Material provided »
----
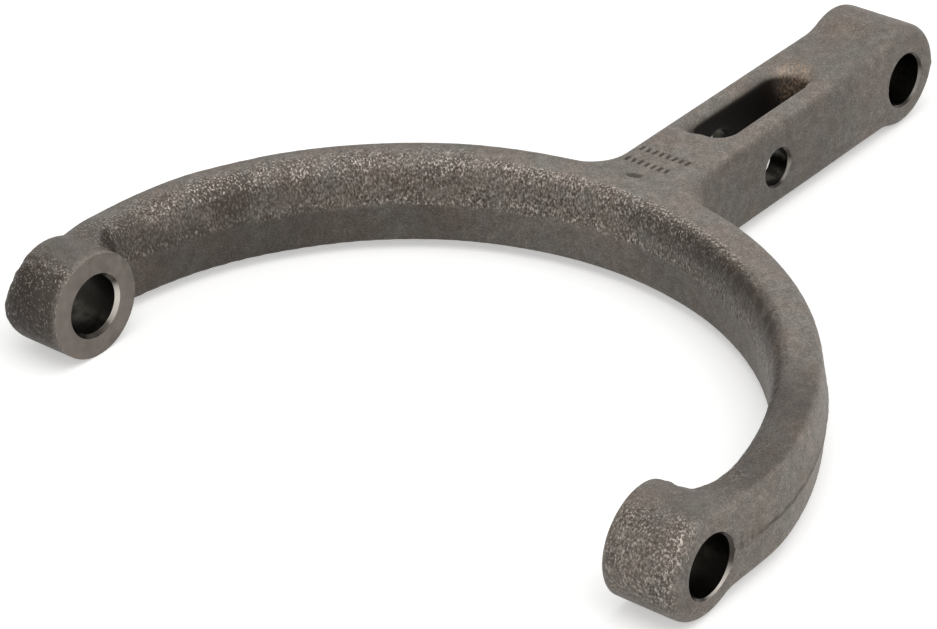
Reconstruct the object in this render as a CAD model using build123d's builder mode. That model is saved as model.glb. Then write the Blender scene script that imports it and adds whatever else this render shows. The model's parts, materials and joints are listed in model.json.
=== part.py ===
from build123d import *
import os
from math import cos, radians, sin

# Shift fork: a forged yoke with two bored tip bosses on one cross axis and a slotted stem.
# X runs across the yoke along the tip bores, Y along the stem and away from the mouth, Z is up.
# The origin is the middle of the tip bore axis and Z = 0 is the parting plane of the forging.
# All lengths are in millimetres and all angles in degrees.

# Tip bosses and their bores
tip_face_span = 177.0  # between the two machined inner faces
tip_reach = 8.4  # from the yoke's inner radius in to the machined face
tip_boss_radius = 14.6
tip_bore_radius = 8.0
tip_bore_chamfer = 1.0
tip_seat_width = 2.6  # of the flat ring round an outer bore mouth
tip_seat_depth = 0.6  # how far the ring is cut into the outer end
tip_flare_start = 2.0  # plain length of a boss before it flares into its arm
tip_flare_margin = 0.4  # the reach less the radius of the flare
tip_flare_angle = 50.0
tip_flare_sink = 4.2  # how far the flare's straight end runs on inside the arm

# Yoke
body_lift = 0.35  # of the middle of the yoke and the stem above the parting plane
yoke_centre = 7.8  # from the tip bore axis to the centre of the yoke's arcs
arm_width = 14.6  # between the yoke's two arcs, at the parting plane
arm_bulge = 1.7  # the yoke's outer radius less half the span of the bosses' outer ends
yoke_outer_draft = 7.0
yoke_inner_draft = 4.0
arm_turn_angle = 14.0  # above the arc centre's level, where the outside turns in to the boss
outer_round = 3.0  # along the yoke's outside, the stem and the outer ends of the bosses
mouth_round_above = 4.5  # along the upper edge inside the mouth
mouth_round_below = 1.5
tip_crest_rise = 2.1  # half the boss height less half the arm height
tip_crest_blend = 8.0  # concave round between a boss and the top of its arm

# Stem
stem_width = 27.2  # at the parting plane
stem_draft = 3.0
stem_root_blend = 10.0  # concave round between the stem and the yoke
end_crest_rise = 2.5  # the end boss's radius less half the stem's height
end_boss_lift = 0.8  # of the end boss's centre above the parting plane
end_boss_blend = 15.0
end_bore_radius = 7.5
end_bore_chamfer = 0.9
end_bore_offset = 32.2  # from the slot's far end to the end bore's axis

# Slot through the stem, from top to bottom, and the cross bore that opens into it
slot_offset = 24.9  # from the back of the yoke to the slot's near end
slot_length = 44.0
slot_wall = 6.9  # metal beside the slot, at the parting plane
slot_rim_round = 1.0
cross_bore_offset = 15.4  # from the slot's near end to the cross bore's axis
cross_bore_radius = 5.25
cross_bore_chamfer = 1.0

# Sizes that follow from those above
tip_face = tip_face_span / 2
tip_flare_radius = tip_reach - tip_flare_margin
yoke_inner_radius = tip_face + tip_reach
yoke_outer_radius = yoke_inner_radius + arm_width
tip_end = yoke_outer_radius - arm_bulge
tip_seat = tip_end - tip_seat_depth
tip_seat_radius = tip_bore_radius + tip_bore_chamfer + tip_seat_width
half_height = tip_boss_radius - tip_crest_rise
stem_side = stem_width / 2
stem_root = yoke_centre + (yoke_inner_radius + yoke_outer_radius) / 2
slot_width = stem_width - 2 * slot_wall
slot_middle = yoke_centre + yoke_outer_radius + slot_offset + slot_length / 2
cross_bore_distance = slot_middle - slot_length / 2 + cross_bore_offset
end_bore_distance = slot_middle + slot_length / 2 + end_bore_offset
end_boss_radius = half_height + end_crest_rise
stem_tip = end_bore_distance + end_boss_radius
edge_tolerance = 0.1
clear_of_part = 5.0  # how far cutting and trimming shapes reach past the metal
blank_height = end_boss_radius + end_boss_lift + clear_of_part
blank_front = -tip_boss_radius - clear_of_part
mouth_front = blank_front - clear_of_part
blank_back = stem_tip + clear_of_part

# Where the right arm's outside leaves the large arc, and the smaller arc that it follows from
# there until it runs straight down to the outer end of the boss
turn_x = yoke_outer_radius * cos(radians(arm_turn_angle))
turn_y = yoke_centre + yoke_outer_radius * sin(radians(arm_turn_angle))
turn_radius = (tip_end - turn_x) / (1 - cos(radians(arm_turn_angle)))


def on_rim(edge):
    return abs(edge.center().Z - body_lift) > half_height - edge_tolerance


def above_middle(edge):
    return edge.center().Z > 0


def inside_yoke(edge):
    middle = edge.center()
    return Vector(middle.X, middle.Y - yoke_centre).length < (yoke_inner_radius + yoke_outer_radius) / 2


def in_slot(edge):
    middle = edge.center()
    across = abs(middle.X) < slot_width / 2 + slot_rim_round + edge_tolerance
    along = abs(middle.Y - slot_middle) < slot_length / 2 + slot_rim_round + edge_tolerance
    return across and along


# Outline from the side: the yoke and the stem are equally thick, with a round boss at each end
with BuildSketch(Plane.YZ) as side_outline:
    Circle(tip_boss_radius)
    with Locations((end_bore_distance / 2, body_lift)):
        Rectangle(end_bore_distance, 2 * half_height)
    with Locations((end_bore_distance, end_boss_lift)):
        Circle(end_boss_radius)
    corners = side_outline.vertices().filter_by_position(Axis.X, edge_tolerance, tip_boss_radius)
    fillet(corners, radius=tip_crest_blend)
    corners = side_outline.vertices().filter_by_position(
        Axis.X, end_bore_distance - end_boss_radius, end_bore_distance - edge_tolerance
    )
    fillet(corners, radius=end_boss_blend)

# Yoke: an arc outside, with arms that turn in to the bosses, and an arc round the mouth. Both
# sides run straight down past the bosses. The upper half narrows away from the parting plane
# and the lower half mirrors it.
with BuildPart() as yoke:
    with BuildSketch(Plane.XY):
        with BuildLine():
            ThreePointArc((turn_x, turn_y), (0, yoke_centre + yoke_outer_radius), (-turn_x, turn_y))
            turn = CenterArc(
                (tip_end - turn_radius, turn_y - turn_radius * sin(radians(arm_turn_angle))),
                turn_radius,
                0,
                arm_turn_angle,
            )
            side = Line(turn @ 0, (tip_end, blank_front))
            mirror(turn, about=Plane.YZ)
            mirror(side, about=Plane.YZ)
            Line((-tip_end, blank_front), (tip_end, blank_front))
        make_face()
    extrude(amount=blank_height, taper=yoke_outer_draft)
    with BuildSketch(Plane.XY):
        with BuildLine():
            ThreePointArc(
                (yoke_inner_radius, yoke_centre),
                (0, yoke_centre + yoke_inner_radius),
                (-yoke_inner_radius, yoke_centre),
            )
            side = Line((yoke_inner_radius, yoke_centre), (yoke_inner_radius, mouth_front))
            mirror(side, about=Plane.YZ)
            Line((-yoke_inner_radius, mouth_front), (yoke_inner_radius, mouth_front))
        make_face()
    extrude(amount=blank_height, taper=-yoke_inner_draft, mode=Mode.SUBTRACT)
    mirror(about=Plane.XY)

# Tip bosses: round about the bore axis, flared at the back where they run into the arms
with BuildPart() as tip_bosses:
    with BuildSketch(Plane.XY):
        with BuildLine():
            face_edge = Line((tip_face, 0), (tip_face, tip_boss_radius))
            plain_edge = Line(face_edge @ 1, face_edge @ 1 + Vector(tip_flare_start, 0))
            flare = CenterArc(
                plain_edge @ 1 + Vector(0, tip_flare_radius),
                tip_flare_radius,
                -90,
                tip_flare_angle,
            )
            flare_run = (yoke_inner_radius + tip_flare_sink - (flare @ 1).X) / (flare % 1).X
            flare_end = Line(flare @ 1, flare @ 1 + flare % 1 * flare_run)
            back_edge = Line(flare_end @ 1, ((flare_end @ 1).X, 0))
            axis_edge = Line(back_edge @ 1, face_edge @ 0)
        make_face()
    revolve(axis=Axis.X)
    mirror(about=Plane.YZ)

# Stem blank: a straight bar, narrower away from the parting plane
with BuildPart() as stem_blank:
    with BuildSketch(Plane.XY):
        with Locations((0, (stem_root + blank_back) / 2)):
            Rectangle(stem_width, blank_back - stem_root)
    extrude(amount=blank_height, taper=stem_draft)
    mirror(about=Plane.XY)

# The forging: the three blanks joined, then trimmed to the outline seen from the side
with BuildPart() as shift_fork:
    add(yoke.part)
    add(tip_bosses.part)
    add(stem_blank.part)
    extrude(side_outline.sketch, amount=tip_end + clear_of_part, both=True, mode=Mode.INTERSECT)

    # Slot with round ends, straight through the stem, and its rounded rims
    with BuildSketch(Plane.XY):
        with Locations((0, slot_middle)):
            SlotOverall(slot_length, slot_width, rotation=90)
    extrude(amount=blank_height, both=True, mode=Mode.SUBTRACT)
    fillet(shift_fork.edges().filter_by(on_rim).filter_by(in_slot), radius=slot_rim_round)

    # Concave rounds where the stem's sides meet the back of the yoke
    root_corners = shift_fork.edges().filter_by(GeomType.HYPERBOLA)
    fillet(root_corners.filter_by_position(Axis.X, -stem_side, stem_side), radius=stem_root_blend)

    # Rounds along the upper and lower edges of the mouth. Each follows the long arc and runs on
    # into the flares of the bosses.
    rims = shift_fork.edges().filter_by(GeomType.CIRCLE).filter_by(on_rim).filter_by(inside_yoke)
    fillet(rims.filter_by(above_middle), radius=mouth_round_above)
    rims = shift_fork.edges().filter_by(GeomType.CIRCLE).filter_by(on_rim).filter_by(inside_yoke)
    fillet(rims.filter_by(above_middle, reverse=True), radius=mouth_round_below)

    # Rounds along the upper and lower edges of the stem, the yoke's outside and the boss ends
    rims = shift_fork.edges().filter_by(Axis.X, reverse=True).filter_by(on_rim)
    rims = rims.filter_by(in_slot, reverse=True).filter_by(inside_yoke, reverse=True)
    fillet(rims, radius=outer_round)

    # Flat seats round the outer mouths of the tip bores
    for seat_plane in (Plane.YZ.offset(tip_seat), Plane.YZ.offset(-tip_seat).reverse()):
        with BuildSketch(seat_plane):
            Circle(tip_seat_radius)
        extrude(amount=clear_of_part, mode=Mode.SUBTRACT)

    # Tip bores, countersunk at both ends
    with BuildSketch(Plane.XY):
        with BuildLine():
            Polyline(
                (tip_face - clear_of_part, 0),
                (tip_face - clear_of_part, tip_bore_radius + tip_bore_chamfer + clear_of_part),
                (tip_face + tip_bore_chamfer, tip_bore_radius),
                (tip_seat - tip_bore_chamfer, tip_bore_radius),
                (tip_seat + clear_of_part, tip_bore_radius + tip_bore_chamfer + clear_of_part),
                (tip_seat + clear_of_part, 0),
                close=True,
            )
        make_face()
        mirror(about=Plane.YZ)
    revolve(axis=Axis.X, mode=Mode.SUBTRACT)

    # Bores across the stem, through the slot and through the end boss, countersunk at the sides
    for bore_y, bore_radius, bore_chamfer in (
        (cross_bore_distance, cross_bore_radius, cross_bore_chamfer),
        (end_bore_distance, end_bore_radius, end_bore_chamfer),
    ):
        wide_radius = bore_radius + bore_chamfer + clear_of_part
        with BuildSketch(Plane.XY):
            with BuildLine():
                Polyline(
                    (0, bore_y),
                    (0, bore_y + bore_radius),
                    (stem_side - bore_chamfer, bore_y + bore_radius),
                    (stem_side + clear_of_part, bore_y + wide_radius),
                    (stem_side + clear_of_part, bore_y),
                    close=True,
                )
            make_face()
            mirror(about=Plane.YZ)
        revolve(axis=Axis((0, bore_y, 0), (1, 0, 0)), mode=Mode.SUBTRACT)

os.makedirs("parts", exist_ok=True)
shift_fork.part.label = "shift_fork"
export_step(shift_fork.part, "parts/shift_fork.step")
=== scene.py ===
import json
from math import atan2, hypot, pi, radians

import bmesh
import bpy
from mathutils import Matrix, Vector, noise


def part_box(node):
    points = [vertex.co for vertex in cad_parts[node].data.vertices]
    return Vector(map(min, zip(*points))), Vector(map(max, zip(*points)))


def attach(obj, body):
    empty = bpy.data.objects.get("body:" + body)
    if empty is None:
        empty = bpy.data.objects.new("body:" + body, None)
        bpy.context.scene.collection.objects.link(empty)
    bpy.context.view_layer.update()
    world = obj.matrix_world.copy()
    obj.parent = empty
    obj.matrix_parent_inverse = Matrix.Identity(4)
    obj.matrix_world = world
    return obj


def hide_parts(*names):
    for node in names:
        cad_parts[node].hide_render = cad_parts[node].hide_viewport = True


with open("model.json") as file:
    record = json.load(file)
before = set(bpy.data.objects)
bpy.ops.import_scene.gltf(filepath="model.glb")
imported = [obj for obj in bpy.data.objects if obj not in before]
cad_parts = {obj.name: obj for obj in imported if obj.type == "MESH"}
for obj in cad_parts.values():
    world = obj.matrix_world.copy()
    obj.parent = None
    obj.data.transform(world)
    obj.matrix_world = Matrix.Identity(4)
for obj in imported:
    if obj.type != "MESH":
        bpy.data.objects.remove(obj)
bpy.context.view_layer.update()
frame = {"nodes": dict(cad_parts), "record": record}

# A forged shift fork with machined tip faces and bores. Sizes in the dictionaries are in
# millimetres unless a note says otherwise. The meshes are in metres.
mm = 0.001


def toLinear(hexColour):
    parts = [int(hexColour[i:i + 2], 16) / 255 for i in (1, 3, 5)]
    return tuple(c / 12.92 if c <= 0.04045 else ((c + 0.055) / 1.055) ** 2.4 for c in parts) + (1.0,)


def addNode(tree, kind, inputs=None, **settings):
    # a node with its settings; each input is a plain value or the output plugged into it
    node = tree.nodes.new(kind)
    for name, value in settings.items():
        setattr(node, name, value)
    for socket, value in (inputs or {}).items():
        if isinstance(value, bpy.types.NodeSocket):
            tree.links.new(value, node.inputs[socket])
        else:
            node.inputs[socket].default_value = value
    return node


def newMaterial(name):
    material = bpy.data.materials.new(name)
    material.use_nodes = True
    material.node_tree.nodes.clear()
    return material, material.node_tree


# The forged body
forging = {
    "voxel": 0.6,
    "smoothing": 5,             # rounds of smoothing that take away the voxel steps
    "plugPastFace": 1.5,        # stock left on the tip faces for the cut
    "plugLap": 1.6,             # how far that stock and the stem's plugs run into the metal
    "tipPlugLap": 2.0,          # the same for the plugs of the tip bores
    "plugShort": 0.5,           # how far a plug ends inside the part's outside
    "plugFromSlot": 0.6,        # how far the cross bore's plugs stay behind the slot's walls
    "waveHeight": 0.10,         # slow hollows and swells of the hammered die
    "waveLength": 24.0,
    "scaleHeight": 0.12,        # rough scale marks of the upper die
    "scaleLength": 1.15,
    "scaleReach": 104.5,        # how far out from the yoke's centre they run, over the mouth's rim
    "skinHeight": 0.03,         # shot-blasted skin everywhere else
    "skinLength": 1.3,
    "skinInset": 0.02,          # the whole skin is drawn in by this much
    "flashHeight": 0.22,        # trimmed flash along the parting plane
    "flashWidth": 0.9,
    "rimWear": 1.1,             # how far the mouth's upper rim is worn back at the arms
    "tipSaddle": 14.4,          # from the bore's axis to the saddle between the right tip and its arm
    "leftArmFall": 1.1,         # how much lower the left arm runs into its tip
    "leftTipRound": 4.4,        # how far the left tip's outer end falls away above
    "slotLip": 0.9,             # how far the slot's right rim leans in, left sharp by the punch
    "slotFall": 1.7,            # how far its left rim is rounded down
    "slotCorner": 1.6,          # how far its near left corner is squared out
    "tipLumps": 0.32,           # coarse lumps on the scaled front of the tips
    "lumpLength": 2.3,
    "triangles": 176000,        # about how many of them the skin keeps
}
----
Set exercise » Print the material above verbatim, first line through the line containing "from math import cos, radians, sin", both included.

Full response »
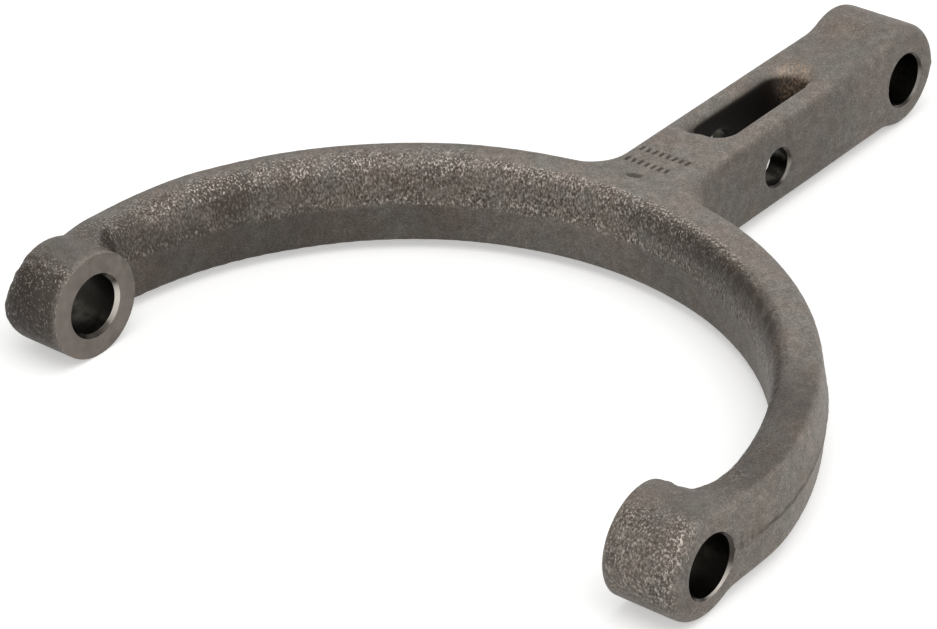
Reconstruct the object in this render as a CAD model using build123d's builder mode. That model is saved as model.glb. Then write the Blender scene script that imports it and adds whatever else this render shows. The model's parts, materials and joints are listed in model.json.
=== part.py ===
from build123d import *
import os
from math import cos, radians, sin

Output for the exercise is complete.